The WayWORD Festival was devised by students at The University of Aberdeen to showcase art forms not usually appreciated by the canon of literary festivals. We wanted to branch out and touch corners of creativity that can be overlooked by the wider public and invite people from different backgrounds to discuss their practice.

Supported by the WORD Centre for Creative Writing at the University of Aberdeen, WayWORD celebrates arts, including literature, visual arts and performance, which all intersect with different themes and knowledge bases. That was where we discovered our tagline – Unconventional Forms of Expression. There are 47 events ranging from street art to animation to live author readings, and they almost all intersect between disciplines.

One of our events is explicitly STEM related: Climate Change with STEM Poets John Bolland, Mandy Haggith and Eveline Pye. We hope that this event will encourage others working in or studying STEM subjects to attend and dispel any myths that you have to chose between the arts OR sciences. The two disciplines can work in harmony and inform each other. By marrying such an important topic with a non-academic medium we hope to blend and bring people together from different disciplines.

Some of the events aren’t so obviously concerned with STEM. The ‘Neurodiversity, Disability and Creativity Panel’, featuring visual artist Jill Boyd, dance and performance-maker Claire Cunningham and poet Nuala Watt. The panellists will discuss the intersection between neurodiversity and disability with their creative work, and there is little doubt that medicine and science will come into discussion.

The Festival includes workshops in creative practise, including the Speaking of Sound: Online Sound Art Workshop with Nathan Wolek, who will be delivering the event live from the USA. The event combines the technology of sound recording equipment with the creativity of music production.

The University of Aberdeen has a long relationship with the writing of Nan Shepherd, a local writer and former student whose fame grew with the publication of her novel The Quarry Wood. This year, at WayWORD, we are drawing on her books A Pass in the Grampians and The Living Mountain as key texts in our discussions about nature writing, in both the Nature Writing Workshop with Zakiya McKenzie and the Nan Shepherd Event (with writer Zakiya McKenzie and composer Colin Riley).

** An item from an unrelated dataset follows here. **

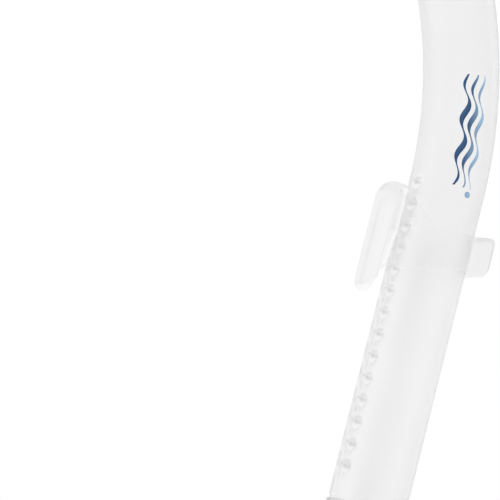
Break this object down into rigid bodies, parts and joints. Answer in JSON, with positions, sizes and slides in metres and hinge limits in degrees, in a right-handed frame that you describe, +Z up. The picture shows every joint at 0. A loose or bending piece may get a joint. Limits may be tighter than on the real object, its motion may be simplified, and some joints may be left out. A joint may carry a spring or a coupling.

This is a perfect example of how STEM influences creativity – the sensations and realities of nature driving Nan’s writing.

It’s not only the event topics that are driven by STEM. The ‘new world’ of online learning has been a steep learning curve for the University but one which has been embraced so that we are accessible as possible. Online streaming platforms have enabled us to use both live captioning and a wonderful on-screen BSL Interpreter. Moreover, last year’s festival was attended by a global audience.

What inspires the student committee, who both devise and run the events, is an interest in new ways of looking at the world. And, in essence, that is the same for those working or studying or interested in STEM – aquiring new information through which to view the world. Artsist and scientists simply go about this in different ways.

Tickets for WayWORD Festival are free and can be found at waywordfestival.com. There will be closed captions and BSL available throughout the festival.